Cet aveu de Barras est très favorablement entendu par ses collègues du Directoire ; nul n’en paraît surpris ni formalisé : il ne leur apprend rien qu’ils ne connaissent et qu’ils n’approuvent. L’intègre La Revellière estime « qu’il était contraire au principe républicain d’enfermer les enfants de Louis XVI ; cette mesure ne se justifiait à aucun point de vue ; on n’avait pas à faire supporter à ces enfants les fautes de leurs parents ; leur emprisonnement ne pouvait s’éterniser ; on eût toujours été dans l’obligation d’y mettre un terme ; » et Rewbel opine également, disant : « J’ai la prétention d’être aussi bon républicain que quiconque ; mais je n’aime pas beaucoup que l’on persécute les femmes et les enfants. » Et La Revellière conclut : « On s’aperçoit aujourd’hui combien la politique des anciens comités de gouvernement a été funeste ; tous nos embarras viennent de cette politique[1]. »
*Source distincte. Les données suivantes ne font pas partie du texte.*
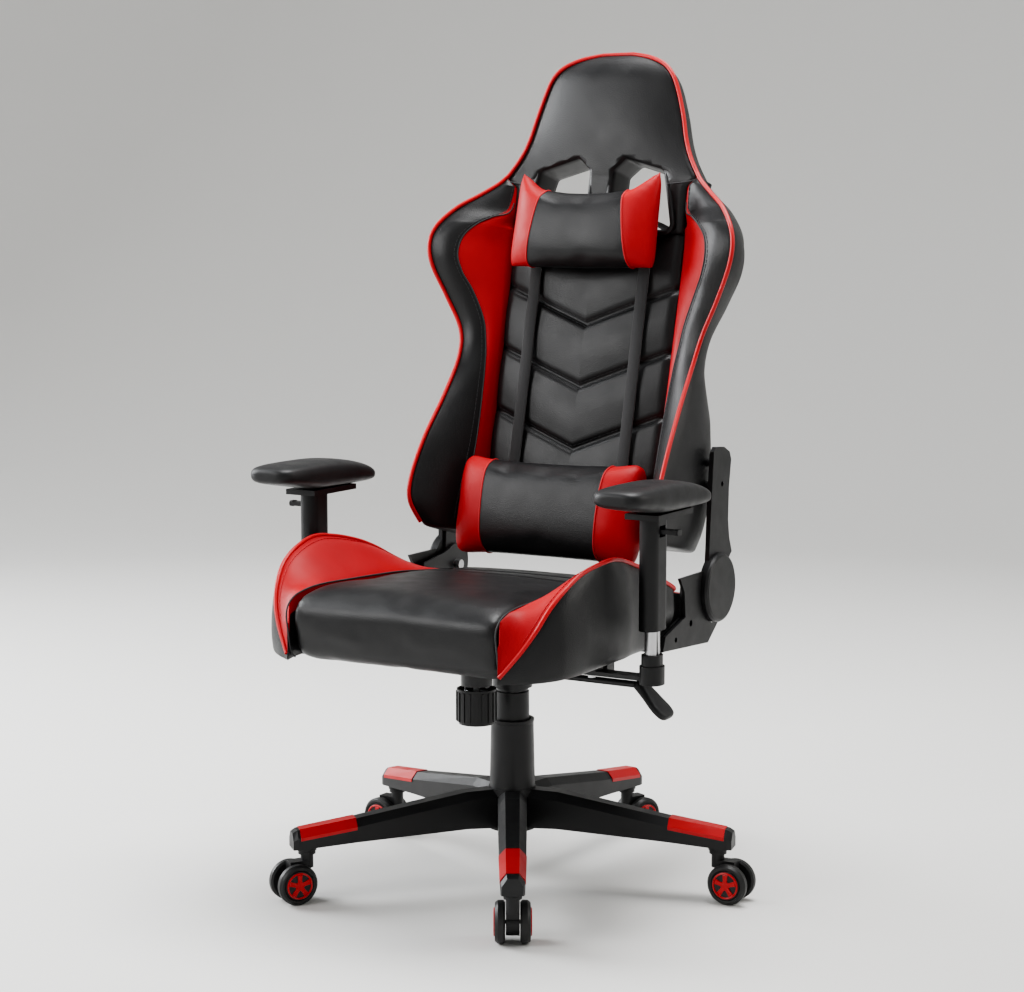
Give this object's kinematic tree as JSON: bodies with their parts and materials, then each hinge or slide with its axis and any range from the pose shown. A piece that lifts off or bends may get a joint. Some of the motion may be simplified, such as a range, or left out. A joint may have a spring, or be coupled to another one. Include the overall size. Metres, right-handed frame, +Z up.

  1. La séance secrète se poursuit sur d’autres sujets auxquels nous reviendrons plus tard. Mais avant de quitter ce procès-verbal, il n’est pas inutile de remarquer sa précision : la plus insignifiante interruption des interlocuteurs y est notée ; manifestement, cet entretien a été recueilli par un sténographe, aucun des cinq directeurs n’ayant pu s’astreindre à cette besogne. Voilà donc six personnes, dont un subalterne, instruites du transfèrement, du Temple à Vitry, d’un enfant qu’on a cru d’abord être le Dauphin, mais sur l’identité duquel elles conçoivent maintenant des doutes. Elles supposent donc que le fils de Louis XVI a disparu. Elles savent, en tout cas, qu’il n’est plus détenu au Temple. Comment ce secret ne fut-il pas ébruité ? Comment La Revellière ne fait-il pas, dans ses Mémoires, allusion à cet événement ? Comment n’en est-il pas parlé dans les Mémoires sur Carnot ? Comment, à l’époque de la Restauration, alors que Letourneur était exilé à Bruxelles, ne l’a-t-il pas confié à ses anciens collègues, comme lui proscrits et comme lui pleins de rancunes contre Louis XVIII ? Et quelle imprudence commettait ce roi en exilant des hommes qui possédaient le secret de son usurpation ! Dans l’histoire de Louis XVII, chaque fois que sort un document se présentant comme étant précis et probant, on est obligé de le tenir en suspicion, tant il soulève de problèmes plus insolubles que ceux qu’il élucide.